**SUPPLIED DATA:**
··········
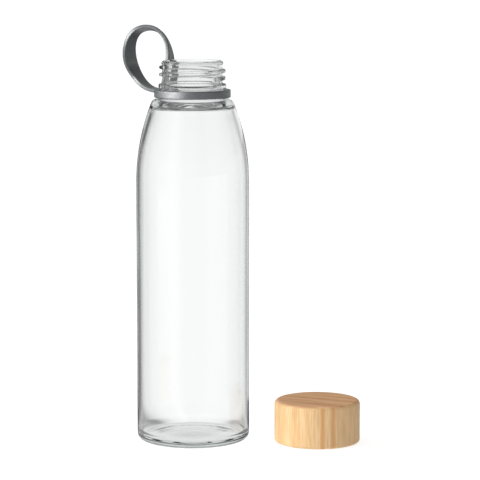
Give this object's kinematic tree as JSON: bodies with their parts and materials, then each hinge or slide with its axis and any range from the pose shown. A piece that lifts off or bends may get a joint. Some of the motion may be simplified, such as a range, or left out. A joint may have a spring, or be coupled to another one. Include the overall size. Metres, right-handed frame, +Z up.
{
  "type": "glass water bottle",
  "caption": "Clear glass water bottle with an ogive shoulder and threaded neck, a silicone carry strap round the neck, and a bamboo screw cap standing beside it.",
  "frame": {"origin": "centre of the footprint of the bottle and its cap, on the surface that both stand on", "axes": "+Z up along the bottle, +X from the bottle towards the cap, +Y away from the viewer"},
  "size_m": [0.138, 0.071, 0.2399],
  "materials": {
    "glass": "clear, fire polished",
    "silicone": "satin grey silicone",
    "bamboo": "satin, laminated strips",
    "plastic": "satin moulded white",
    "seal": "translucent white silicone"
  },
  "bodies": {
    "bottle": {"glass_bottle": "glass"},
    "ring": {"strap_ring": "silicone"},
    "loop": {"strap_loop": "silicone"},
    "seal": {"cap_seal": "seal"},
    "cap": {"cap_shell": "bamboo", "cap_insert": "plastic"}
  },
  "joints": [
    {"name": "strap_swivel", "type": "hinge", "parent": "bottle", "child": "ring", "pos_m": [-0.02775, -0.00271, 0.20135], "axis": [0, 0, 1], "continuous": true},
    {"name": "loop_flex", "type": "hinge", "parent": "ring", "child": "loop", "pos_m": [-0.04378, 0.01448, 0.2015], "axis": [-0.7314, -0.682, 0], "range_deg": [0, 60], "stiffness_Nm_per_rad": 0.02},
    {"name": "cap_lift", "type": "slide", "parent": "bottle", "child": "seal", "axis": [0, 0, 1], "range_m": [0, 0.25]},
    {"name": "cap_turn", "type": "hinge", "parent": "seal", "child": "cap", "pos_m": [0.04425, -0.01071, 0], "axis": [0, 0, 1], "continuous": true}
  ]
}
··········
**DIRECTIONS:**
Your task is to print the whole listing again exactly.

**SOLUTION BELOW:**
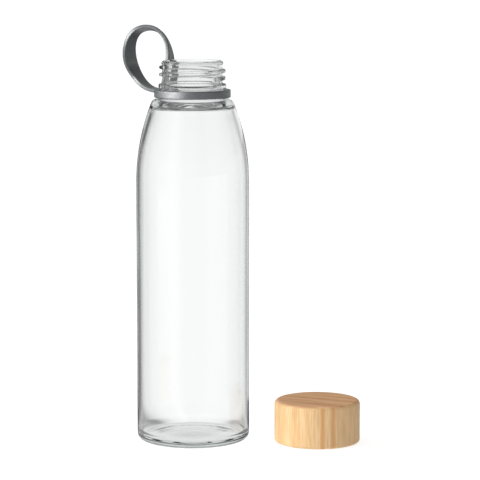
Give this object's kinematic tree as JSON: bodies with their parts and materials, then each hinge or slide with its axis and any range from the pose shown. A piece that lifts off or bends may get a joint. Some of the motion may be simplified, such as a range, or left out. A joint may have a spring, or be coupled to another one. Include the overall size. Metres, right-handed frame, +Z up.
{
  "type": "glass water bottle",
  "caption": "Clear glass water bottle with an ogive shoulder and threaded neck, a silicone carry strap round the neck, and a bamboo screw cap standing beside it.",
  "frame": {"origin": "centre of the footprint of the bottle and its cap, on the surface that both stand on", "axes": "+Z up along the bottle, +X from the bottle towards the cap, +Y away from the viewer"},
  "size_m": [0.138, 0.071, 0.2399],
  "materials": {
    "glass": "clear, fire polished",
    "silicone": "satin grey silicone",
    "bamboo": "satin, laminated strips",
    "plastic": "satin moulded white",
    "seal": "translucent white silicone"
  },
  "bodies": {
    "bottle": {"glass_bottle": "glass"},
    "ring": {"strap_ring": "silicone"},
    "loop": {"strap_loop": "silicone"},
    "seal": {"cap_seal": "seal"},
    "cap": {"cap_shell": "bamboo", "cap_insert": "plastic"}
  },
  "joints": [
    {"name": "strap_swivel", "type": "hinge", "parent": "bottle", "child": "ring", "pos_m": [-0.02775, -0.00271, 0.20135], "axis": [0, 0, 1], "continuous": true},
    {"name": "loop_flex", "type": "hinge", "parent": "ring", "child": "loop", "pos_m": [-0.04378, 0.01448, 0.2015], "axis": [-0.7314, -0.682, 0], "range_deg": [0, 60], "stiffness_Nm_per_rad": 0.02},
    {"name": "cap_lift", "type": "slide", "parent": "bottle", "child": "seal", "axis": [0, 0, 1], "range_m": [0, 0.25]},
    {"name": "cap_turn", "type": "hinge", "parent": "seal", "child": "cap", "pos_m": [0.04425, -0.01071, 0], "axis": [0, 0, 1], "continuous": true}
  ]
}